Headline earnings in the six months through June 30 will be lower than the R2.5 billion ($169 million) reported a year earlier, the Johannesburg-based company said in a statement on Tuesday. The decrease is primarily due to higher metal inventories in 2015, which resulted in a R1.6 billion tax gain last year. A drop in platinum prices, which have fallen 6.8 percent in the past 12 months and almost halved since reaching a peak in August 2011, also trimmed earnings, it said.

The stock exchange in Johannesburg requires companies to publish trading statements as soon as they are reasonably sure that results will differ by at least 20 percent from the previous period. Amplats will release a further announcement once it has more certainty about the range of the decline in profit, it said.

Amplats, as the company controlled by Anglo American is known, and other major producers such as Impala Platinum Holdings and Lonmin are staving off the plunge in prices by selling or closing mines, reining in expenditure and reducing thousands of jobs. The cutbacks are weighing on growth in South Africa, the source of more than 70 percent of the world’s platinum and a country where more than one in four in the workforce is unemployed.

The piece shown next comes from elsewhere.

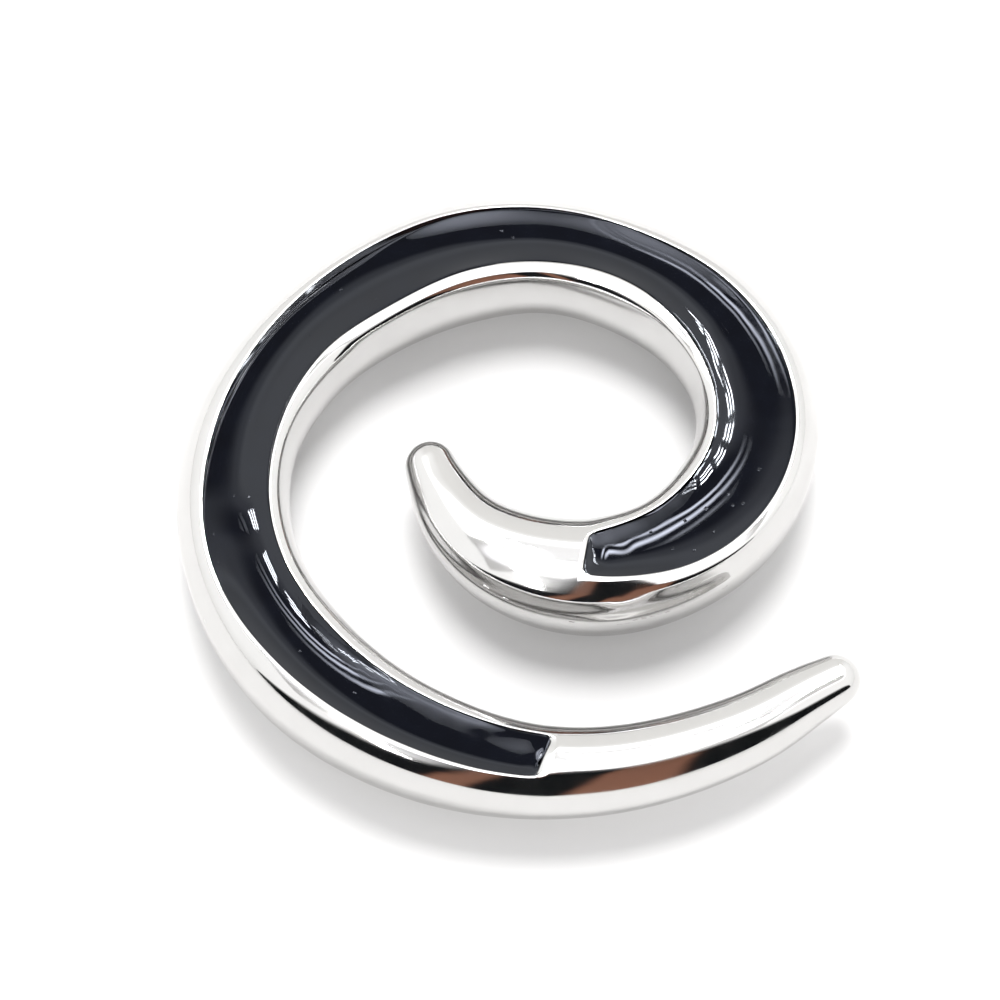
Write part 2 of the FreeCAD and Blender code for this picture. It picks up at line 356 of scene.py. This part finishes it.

Amplats will place all expansion projects on hold as it expects prices to remain depressed after it wrote down mines and operations by R14 billion, it said in February. It’s delaying decisions on whether to proceed with capital projects until 2017.

Shares in the producer, which fell for six straight years through 2015, have more than doubled this year. The stock erased an earlier drop of as much as 3.2 percent to trade 1.3 percent higher at R384.08 by 9.45am in Johannesburg, giving Amplats a market value of R104 billion.